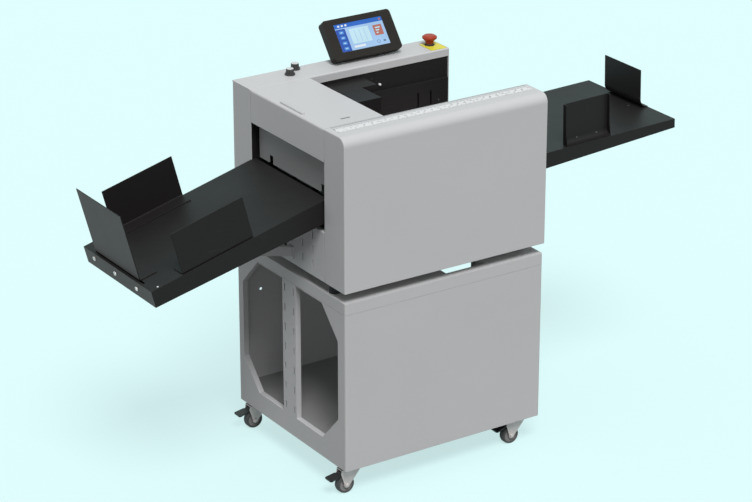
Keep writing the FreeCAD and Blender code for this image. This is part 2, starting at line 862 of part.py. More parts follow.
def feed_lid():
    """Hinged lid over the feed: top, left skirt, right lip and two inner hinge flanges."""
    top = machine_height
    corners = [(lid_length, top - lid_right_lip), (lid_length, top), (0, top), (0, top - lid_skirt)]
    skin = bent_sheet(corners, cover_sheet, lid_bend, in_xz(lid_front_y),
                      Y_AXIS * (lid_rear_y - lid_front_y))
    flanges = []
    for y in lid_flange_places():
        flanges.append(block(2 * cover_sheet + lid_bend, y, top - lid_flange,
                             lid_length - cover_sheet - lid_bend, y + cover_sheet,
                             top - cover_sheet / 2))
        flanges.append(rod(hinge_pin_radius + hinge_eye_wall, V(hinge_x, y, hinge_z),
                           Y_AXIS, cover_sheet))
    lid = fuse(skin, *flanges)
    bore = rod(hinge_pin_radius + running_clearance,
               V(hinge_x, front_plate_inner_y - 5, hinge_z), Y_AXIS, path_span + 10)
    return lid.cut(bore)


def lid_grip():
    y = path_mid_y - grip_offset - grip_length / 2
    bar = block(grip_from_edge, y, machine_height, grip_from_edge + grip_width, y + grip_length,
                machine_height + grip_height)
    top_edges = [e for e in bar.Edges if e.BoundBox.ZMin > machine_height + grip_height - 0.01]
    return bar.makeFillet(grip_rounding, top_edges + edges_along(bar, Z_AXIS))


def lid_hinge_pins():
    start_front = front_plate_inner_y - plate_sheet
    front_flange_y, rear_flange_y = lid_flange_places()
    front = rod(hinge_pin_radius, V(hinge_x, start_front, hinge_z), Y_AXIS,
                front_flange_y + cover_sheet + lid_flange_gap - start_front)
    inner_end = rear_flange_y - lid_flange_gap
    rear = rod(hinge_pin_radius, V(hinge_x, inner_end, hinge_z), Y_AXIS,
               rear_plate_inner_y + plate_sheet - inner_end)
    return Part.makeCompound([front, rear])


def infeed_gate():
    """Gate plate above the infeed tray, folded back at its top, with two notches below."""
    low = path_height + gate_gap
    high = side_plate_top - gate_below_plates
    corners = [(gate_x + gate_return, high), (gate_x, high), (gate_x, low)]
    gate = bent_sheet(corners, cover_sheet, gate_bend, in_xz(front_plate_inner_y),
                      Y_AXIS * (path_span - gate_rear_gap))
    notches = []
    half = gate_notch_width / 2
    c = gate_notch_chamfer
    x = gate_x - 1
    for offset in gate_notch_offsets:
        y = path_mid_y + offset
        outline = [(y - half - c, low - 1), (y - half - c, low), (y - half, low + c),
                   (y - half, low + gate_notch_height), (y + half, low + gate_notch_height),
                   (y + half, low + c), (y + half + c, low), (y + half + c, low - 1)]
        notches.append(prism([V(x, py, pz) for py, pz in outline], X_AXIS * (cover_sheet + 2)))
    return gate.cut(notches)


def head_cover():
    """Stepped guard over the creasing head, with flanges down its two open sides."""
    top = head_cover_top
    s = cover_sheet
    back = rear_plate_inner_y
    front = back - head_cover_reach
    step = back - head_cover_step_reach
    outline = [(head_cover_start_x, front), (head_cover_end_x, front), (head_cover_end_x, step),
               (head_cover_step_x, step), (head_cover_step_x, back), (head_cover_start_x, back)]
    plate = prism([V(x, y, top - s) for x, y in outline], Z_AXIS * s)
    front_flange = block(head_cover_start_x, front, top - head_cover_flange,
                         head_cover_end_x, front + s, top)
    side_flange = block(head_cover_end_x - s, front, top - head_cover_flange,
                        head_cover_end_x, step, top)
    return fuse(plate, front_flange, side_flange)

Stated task
Quote verbatim the opening lines of the listing above, ending with the line where "return lid.cut(bore)" appears; include both endpoints and nothing more.

The reply
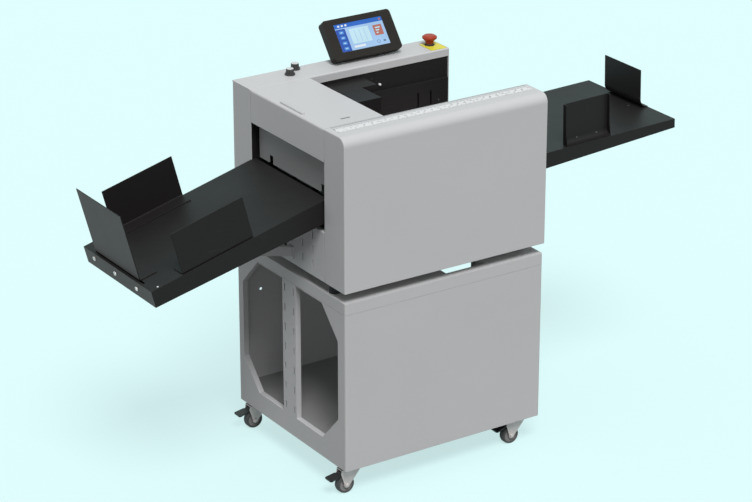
Keep writing the FreeCAD and Blender code for this image. This is part 2, starting at line 862 of part.py. More parts follow.
def feed_lid():
    """Hinged lid over the feed: top, left skirt, right lip and two inner hinge flanges."""
    top = machine_height
    corners = [(lid_length, top - lid_right_lip), (lid_length, top), (0, top), (0, top - lid_skirt)]
    skin = bent_sheet(corners, cover_sheet, lid_bend, in_xz(lid_front_y),
                      Y_AXIS * (lid_rear_y - lid_front_y))
    flanges = []
    for y in lid_flange_places():
        flanges.append(block(2 * cover_sheet + lid_bend, y, top - lid_flange,
                             lid_length - cover_sheet - lid_bend, y + cover_sheet,
                             top - cover_sheet / 2))
        flanges.append(rod(hinge_pin_radius + hinge_eye_wall, V(hinge_x, y, hinge_z),
                           Y_AXIS, cover_sheet))
    lid = fuse(skin, *flanges)
    bore = rod(hinge_pin_radius + running_clearance,
               V(hinge_x, front_plate_inner_y - 5, hinge_z), Y_AXIS, path_span + 10)
    return lid.cut(bore)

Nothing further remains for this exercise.